You can split the scanners I saw at the con into 2 general types. One is intended for digital conversion, and the other is a high end replacement for photocopiers. I'm not being snide; these scanners really are designed so the average user could just walk up and use them. It probably won't surprise you that all the models had features in common: a USB port and support for standard formats (PDF, JPEG, TIFF, etc).
Image Access are a maker of both types of scanners, and had both types on display. They had the biggest booth, and some impressive hardware. Unfortunately, they were also uncomfortable about me taking pictures. I didn't even try to shoot a video.
The image above is the KIC, one of their mid-range models. I watched a demo, and it's designed for a moderately tech savvy user. It doesn't just scan and convert; you can crop, cut & paste, and dedit the scanned image in other ways too.
This is the Bookeye, one of their more basic units. I fiddled around with it, and it seemed to have a number of settings that weren't set right. It's probably more important to note that it had a lot of settings, though.
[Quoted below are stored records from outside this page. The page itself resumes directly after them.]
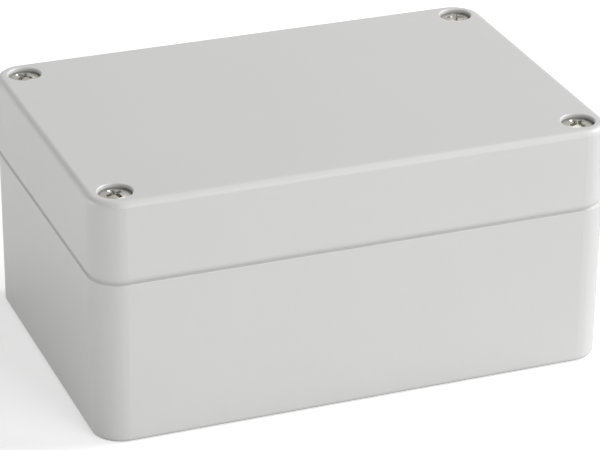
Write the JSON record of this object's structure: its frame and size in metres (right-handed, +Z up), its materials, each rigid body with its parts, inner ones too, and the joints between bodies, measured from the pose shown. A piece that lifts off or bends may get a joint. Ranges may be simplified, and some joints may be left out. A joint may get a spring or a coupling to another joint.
{
  "type": "plastic project box",
  "caption": "Rectangular sealed plastic enclosure with a lift-off lid held by captive screws in its corners, for circuit boards.",
  "frame": {"origin": "centre of the base's flat underside", "axes": "+X along the length to the right, +Y along the width to the back, +Z up through the lid"},
  "size_m": [0.12, 0.08, 0.057],
  "materials": {
    "grey_abs": "satin moulded light grey",
    "stainless_steel": "bright cold-headed",
    "nylon": "natural",
    "brass": "turned",
    "neoprene": "matt dark grey"
  },
  "bodies": {
    "base": {"base": "grey_abs", "insert_front_left": "brass", "insert_front_right": "brass", "insert_back_left": "brass", "insert_back_right": "brass"},
    "lid": {"lid": "grey_abs", "gasket": "neoprene"},
    "ring_front_left": {"ring_front_left": "nylon"},
    "screw_front_left": {"screw_front_left": "stainless_steel"},
    "ring_front_right": {"ring_front_right": "nylon"},
    "screw_front_right": {"screw_front_right": "stainless_steel"},
    "ring_back_left": {"ring_back_left": "nylon"},
    "screw_back_left": {"screw_back_left": "stainless_steel"},
    "ring_back_right": {"ring_back_right": "nylon"},
    "screw_back_right": {"screw_back_right": "stainless_steel"}
  },
  "joints": [
    {"name": "lid_lift", "type": "slide", "parent": "base", "child": "lid", "axis": [0, 0, 1], "range_m": [0, 0.06]},
    {"name": "ring_front_left_rise", "type": "slide", "parent": "lid", "child": "ring_front_left", "axis": [0, 0, 1], "range_m": [0, 0.0056]},
    {"name": "screw_front_left_turn", "type": "hinge", "parent": "ring_front_left", "child": "screw_front_left", "pos_m": [-0.0535, -0.0335, 0.057], "axis": [0, 0, 1], "range_deg": [0, 2880]},
    {"name": "ring_front_right_rise", "type": "slide", "parent": "lid", "child": "ring_front_right", "axis": [0, 0, 1], "range_m": [0, 0.0056]},
    {"name": "screw_front_right_turn", "type": "hinge", "parent": "ring_front_right", "child": "screw_front_right", "pos_m": [0.0535, -0.0335, 0.057], "axis": [0, 0, 1], "range_deg": [0, 2880]},
    {"name": "ring_back_left_rise", "type": "slide", "parent": "lid", "child": "ring_back_left", "axis": [0, 0, 1], "range_m": [0, 0.0056]},
    {"name": "screw_back_left_turn", "type": "hinge", "parent": "ring_back_left", "child": "screw_back_left", "pos_m": [-0.0535, 0.0335, 0.057], "axis": [0, 0, 1], "range_deg": [0, 2880]},
    {"name": "ring_back_right_rise", "type": "slide", "parent": "lid", "child": "ring_back_right", "axis": [0, 0, 1], "range_m": [0, 0.0056]},
    {"name": "screw_back_right_turn", "type": "hinge", "parent": "ring_back_right", "child": "screw_back_right", "pos_m": [0.0535, 0.0335, 0.057], "axis": [0, 0, 1], "range_deg": [0, 2880]}
  ],
  "couplings": [
    {"joint": "screw_front_left_turn", "follows": "ring_front_left_rise", "rad_per_m": 8976},
    {"joint": "screw_front_right_turn", "follows": "ring_front_right_rise", "rad_per_m": 8976},
    {"joint": "screw_back_left_turn", "follows": "ring_back_left_rise", "rad_per_m": 8976},
    {"joint": "screw_back_right_turn", "follows": "ring_back_right_rise", "rad_per_m": 8976}
  ]
}
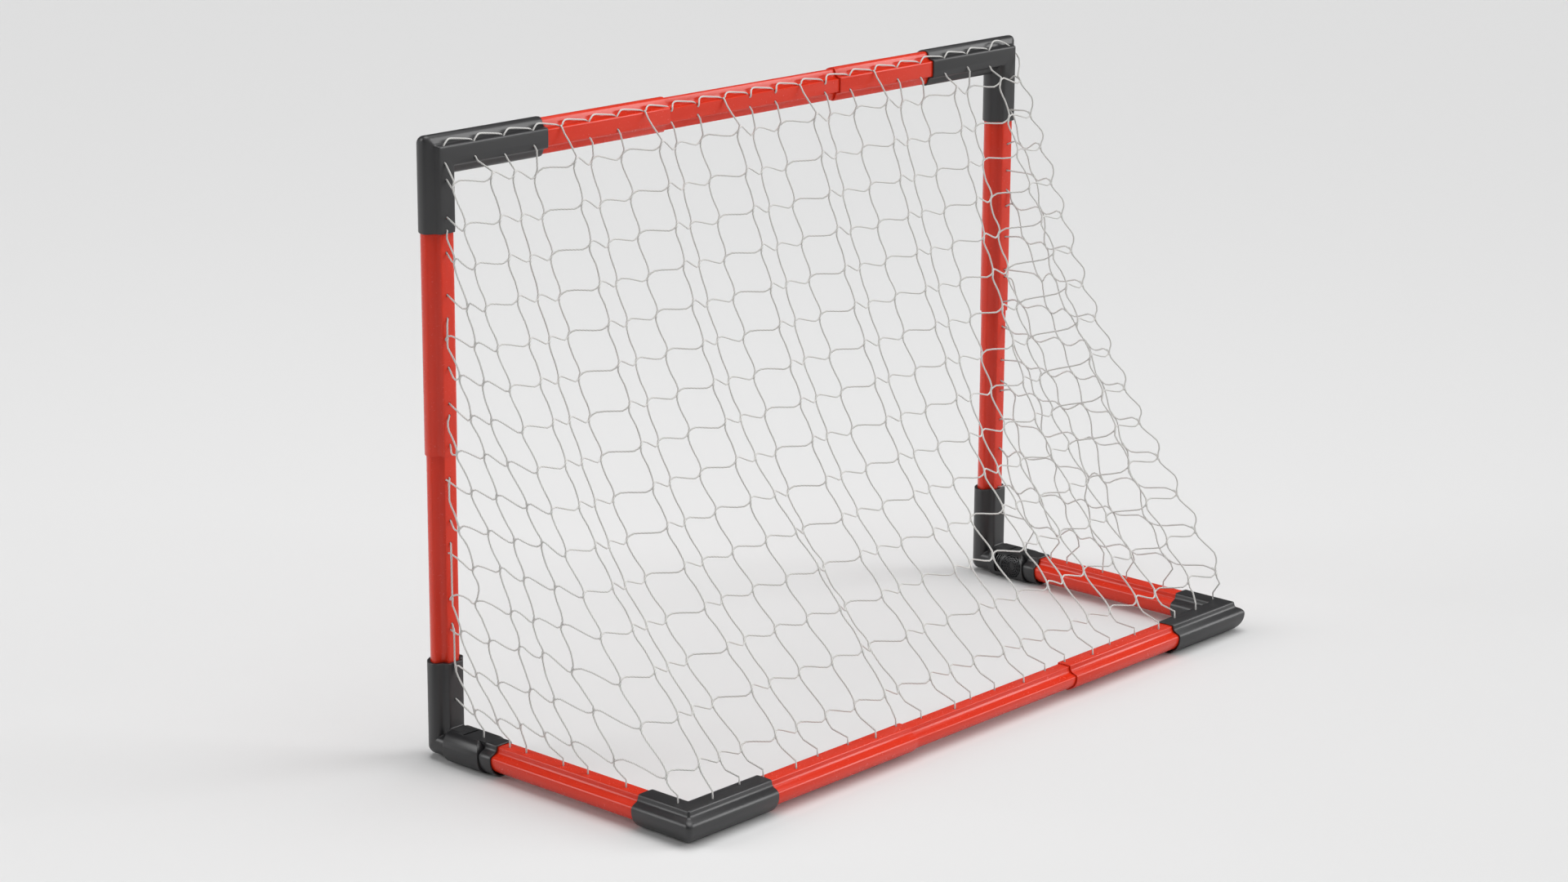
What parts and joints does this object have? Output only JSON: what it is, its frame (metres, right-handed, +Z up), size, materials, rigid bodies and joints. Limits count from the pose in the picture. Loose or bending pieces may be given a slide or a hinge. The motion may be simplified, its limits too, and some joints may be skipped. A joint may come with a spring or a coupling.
{
  "type": "folding hockey goal",
  "caption": "Free-standing folding hockey goal: tube front frame with a net, and a base frame that folds up about two hinges at the foot of the posts.",
  "frame": {"origin": "middle of the footprint, on the floor", "axes": "+Z up, X along the crossbar, the mouth of the goal faces -Y and the rear bar is at +Y"},
  "size_m": [1.1226, 0.46, 0.784],
  "materials": {
    "rail": "extruded gloss plastic rail",
    "connector": "moulded satin plastic",
    "pin": "moulded plastic pin",
    "net": "knitted white cord net"
  },
  "bodies": {
    "front_frame": {"top_corner_left": "connector", "post_upper_left": "rail", "post_lower_left": "rail", "bottom_corner_left": "connector", "hinge_pin_left": "pin", "net_side_left": "net", "top_corner_right": "connector", "post_upper_right": "rail", "post_lower_right": "rail", "bottom_corner_right": "connector", "hinge_pin_right": "pin", "net_side_right": "net", "crossbar_left": "rail", "crossbar_middle": "rail", "crossbar_right": "rail", "net_back": "net"},
    "base_frame": {"swivel_socket_left": "connector", "side_tube_left": "rail", "rear_corner_left": "connector", "swivel_socket_right": "connector", "side_tube_right": "rail", "rear_corner_right": "connector", "rear_bar_left": "rail", "rear_bar_middle": "rail", "rear_bar_right": "rail"}
  },
  "joints": [
    {"name": "base_fold", "type": "hinge", "parent": "front_frame", "child": "base_frame", "pos_m": [0, -0.147, 0.024], "axis": [1, 0, 0], "range_deg": [0, 90], "deforming": ["net_back", "net_side_left", "net_side_right"]}
  ]
}
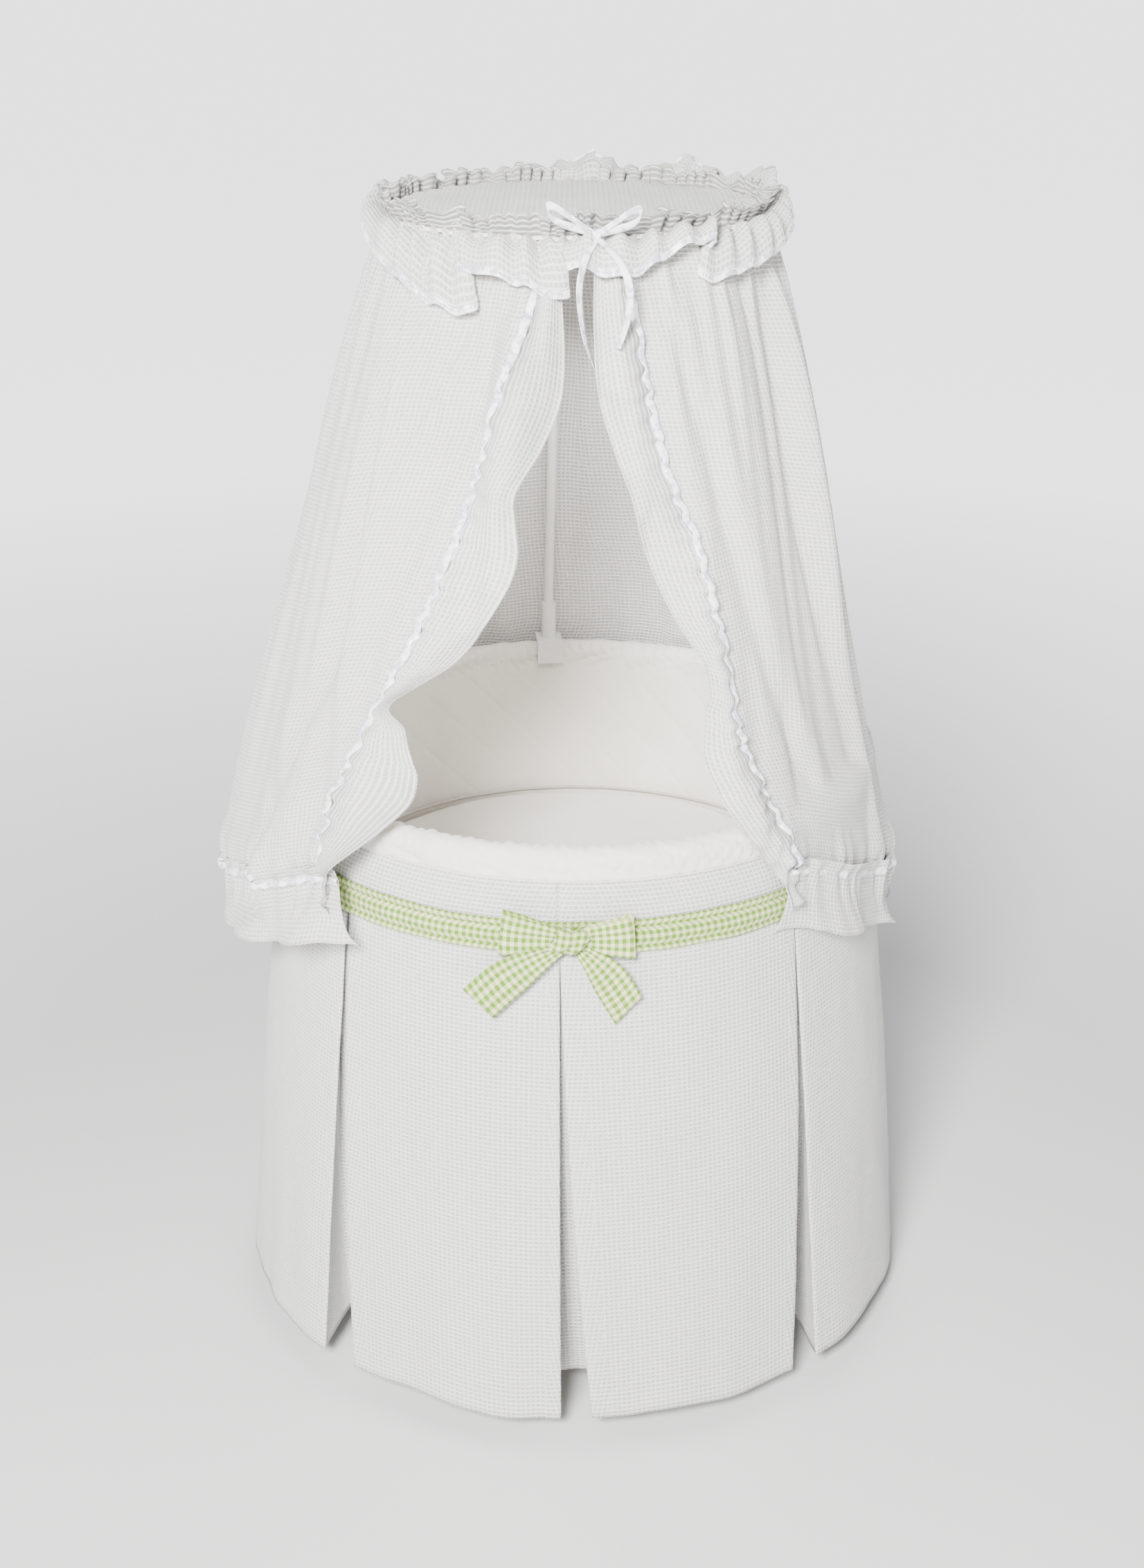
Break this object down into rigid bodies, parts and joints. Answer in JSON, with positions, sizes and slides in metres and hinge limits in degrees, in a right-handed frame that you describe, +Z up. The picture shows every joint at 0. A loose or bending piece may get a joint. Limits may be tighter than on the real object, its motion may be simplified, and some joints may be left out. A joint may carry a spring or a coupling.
{
  "type": "bassinet on stand",
  "caption": "round skirted bassinet on a wheeled wooden stand, with a tall gathered drape canopy that lifts off its rear pole clamp, a storage shelf under the skirt and a padded mattress",
  "frame": {"origin": "on the floor, under the middle of the round basket", "axes": "+Z up, -Y towards the front, where the canopy opens, +X to the right as seen from the front"},
  "size_m": [0.88, 0.8794, 1.42],
  "materials": {
    "white_oak": "painted white, satin",
    "birch_board": "clear lacquer",
    "zinc_steel": "zinc plated",
    "white_plastic": "moulded",
    "grey_plastic": "moulded",
    "grey_rubber": "matt",
    "white_steel": "powder coat",
    "white_knob": "moulded",
    "waffle_cotton": "waffle weave",
    "plain_cotton": "plain weave",
    "gingham": "woven check",
    "satin_ribbon": "satin"
  },
  "bodies": {
    "stand": {"leg_front_right": "white_oak", "leg_rear_right": "white_oak", "leg_rear_left": "white_oak", "leg_front_left": "white_oak", "cross_rail_lower": "white_oak", "cross_rail_upper": "white_oak", "basket_board": "birch_board", "storage_shelf": "birch_board", "basket_wall": "birch_board", "basket_foot_band": "birch_board", "rim_hoop": "birch_board", "frame_bolts_and_nuts": "zinc_steel", "leg_sockets": "zinc_steel", "shelf_brackets": "zinc_steel", "wood_screws": "zinc_steel", "pole_clamp": "white_steel", "skirt_band": "waffle_cotton", "skirt_panel_1": "waffle_cotton", "skirt_panel_2": "waffle_cotton", "skirt_panel_3": "waffle_cotton", "skirt_panel_4": "waffle_cotton", "skirt_panel_5": "waffle_cotton", "skirt_panel_6": "waffle_cotton", "skirt_panel_7": "waffle_cotton", "skirt_panel_8": "waffle_cotton", "pleat_backs": "waffle_cotton", "bumper_liner": "plain_cotton", "mattress_pad": "plain_cotton", "sash": "gingham", "sash_bow": "gingham"},
    "canopy": {"canopy_pole_lower": "white_steel", "canopy_pole_upper": "white_steel", "canopy_hoop": "white_steel", "canopy_top": "waffle_cotton", "canopy_valance": "waffle_cotton", "drape_back": "waffle_cotton", "drape_left": "waffle_cotton", "drape_right": "waffle_cotton", "drape_ruffle_left": "waffle_cotton", "drape_ruffle_right": "waffle_cotton", "ribbon_bow": "satin_ribbon"},
    "fork_front_right": {"caster_axle_front_right": "zinc_steel", "caster_fork_front_right": "white_plastic"},
    "fork_rear_right": {"caster_axle_rear_right": "zinc_steel", "caster_fork_rear_right": "white_plastic"},
    "fork_rear_left": {"caster_axle_rear_left": "zinc_steel", "caster_fork_rear_left": "white_plastic"},
    "fork_front_left": {"caster_axle_front_left": "zinc_steel", "caster_fork_front_left": "white_plastic"},
    "wheel_front_right": {"caster_wheel_front_right": "white_plastic", "caster_tyre_front_right": "grey_rubber"},
    "wheel_rear_right": {"caster_wheel_rear_right": "white_plastic", "caster_tyre_rear_right": "grey_rubber"},
    "wheel_rear_left": {"caster_wheel_rear_left": "white_plastic", "caster_tyre_rear_left": "grey_rubber"},
    "wheel_front_left": {"caster_wheel_front_left": "white_plastic", "caster_tyre_front_left": "grey_rubber"},
    "brake_front_right": {"brake_lever_front_right": "grey_plastic"},
    "brake_front_left": {"brake_lever_front_left": "grey_plastic"},
    "thumb_screw": {"clamp_screw": "white_knob"}
  },
  "joints": [
    {"name": "canopy_lift", "type": "slide", "parent": "stand", "child": "canopy", "axis": [0, 0, 1], "range_m": [0, 0.12]},
    {"name": "thumb_screw_turn", "type": "hinge", "parent": "stand", "child": "thumb_screw", "pos_m": [-0.03911, 0.37215, 0.702], "axis": [-0.1045, 0.9945, 0], "range_deg": [-180, 180]},
    {"name": "swivel_front_right", "type": "hinge", "parent": "stand", "child": "fork_front_right", "pos_m": [0.20153, -0.20153, 0.078], "axis": [0, 0, 1], "continuous": true},
    {"name": "roll_front_right", "type": "hinge", "parent": "fork_front_right", "child": "wheel_front_right", "pos_m": [0.21567, -0.21567, 0.025], "axis": [-0.7071, -0.7071, 0], "continuous": true},
    {"name": "brake_front_right", "type": "hinge", "parent": "fork_front_right", "child": "brake_front_right", "pos_m": [0.2185, -0.2185, 0.057], "axis": [0.7071, 0.7071, 0], "range_deg": [0, 20]},
    {"name": "swivel_rear_right", "type": "hinge", "parent": "stand", "child": "fork_rear_right", "pos_m": [0.20153, 0.20153, 0.078], "axis": [0, 0, 1], "continuous": true},
    {"name": "roll_rear_right", "type": "hinge", "parent": "fork_rear_right", "child": "wheel_rear_right", "pos_m": [0.21567, 0.21567, 0.025], "axis": [0.7071, -0.7071, 0], "continuous": true},
    {"name": "swivel_rear_left", "type": "hinge", "parent": "stand", "child": "fork_rear_left", "pos_m": [-0.20153, 0.20153, 0.078], "axis": [0, 0, 1], "continuous": true},
    {"name": "roll_rear_left", "type": "hinge", "parent": "fork_rear_left", "child": "wheel_rear_left", "pos_m": [-0.21567, 0.21567, 0.025], "axis": [0.7071, 0.7071, 0], "continuous": true},
    {"name": "swivel_front_left", "type": "hinge", "parent": "stand", "child": "fork_front_left", "pos_m": [-0.20153, -0.20153, 0.078], "axis": [0, 0, 1], "continuous": true},
    {"name": "roll_front_left", "type": "hinge", "parent": "fork_front_left", "child": "wheel_front_left", "pos_m": [-0.21567, -0.21567, 0.025], "axis": [-0.7071, 0.7071, 0], "continuous": true},
    {"name": "brake_front_left", "type": "hinge", "parent": "fork_front_left", "child": "brake_front_left", "pos_m": [-0.2185, -0.2185, 0.057], "axis": [0.7071, -0.7071, 0], "range_deg": [0, 20]}
  ]
}
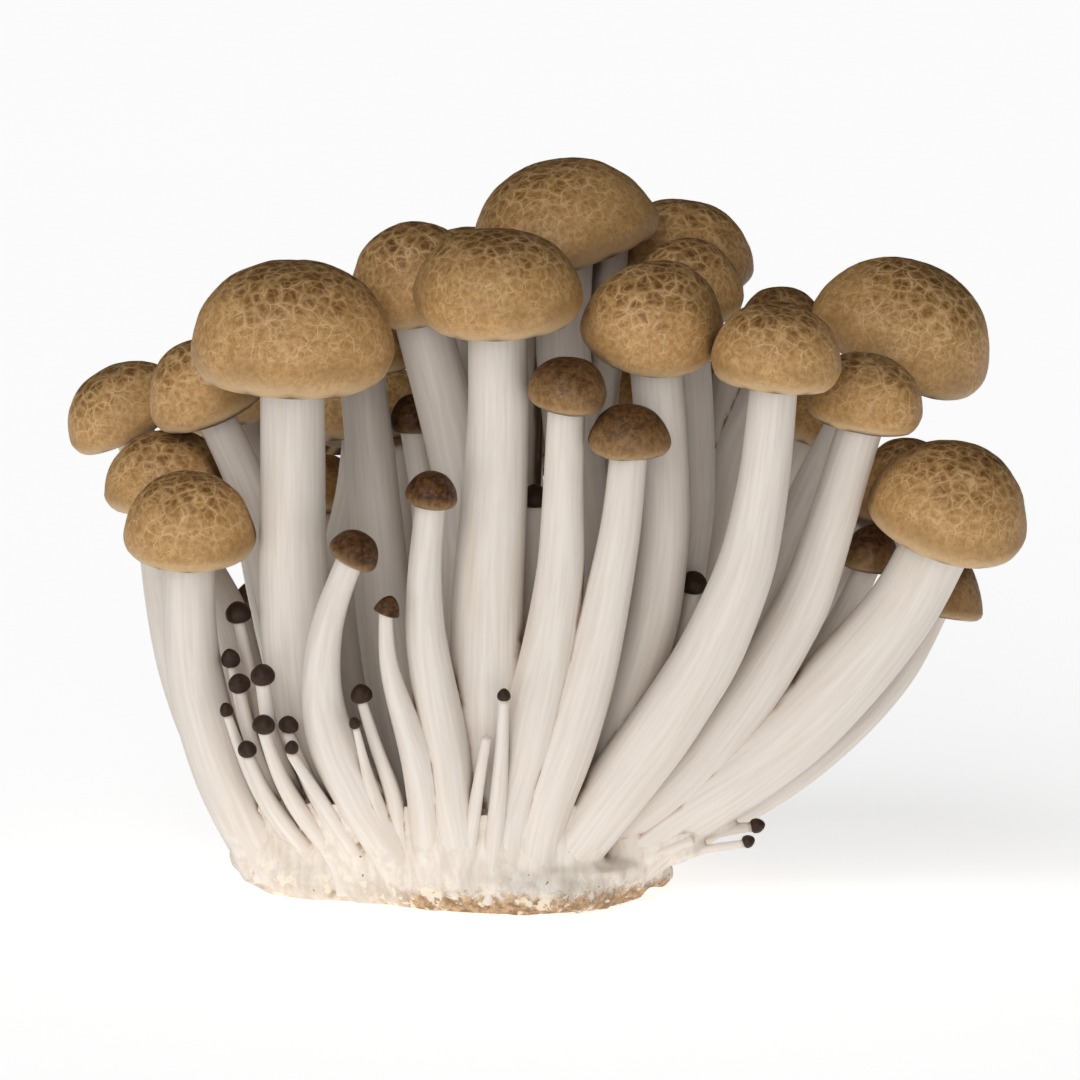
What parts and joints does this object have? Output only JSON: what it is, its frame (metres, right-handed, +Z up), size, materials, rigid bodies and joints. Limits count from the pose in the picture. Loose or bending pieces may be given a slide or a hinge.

The next image is one of their Opus scanners. I'd call it a mid-range model, but only because of how sophisticated the high end models are. As you can see, this one is intended for digital conversion. To get the most out of it you'll need to pair it with 1 or more computers.
This last image shows 2 of their best scanners. I was almost afraid to ask how much the cost, but I do know that they offer a scanner lab as a package deal for $125K.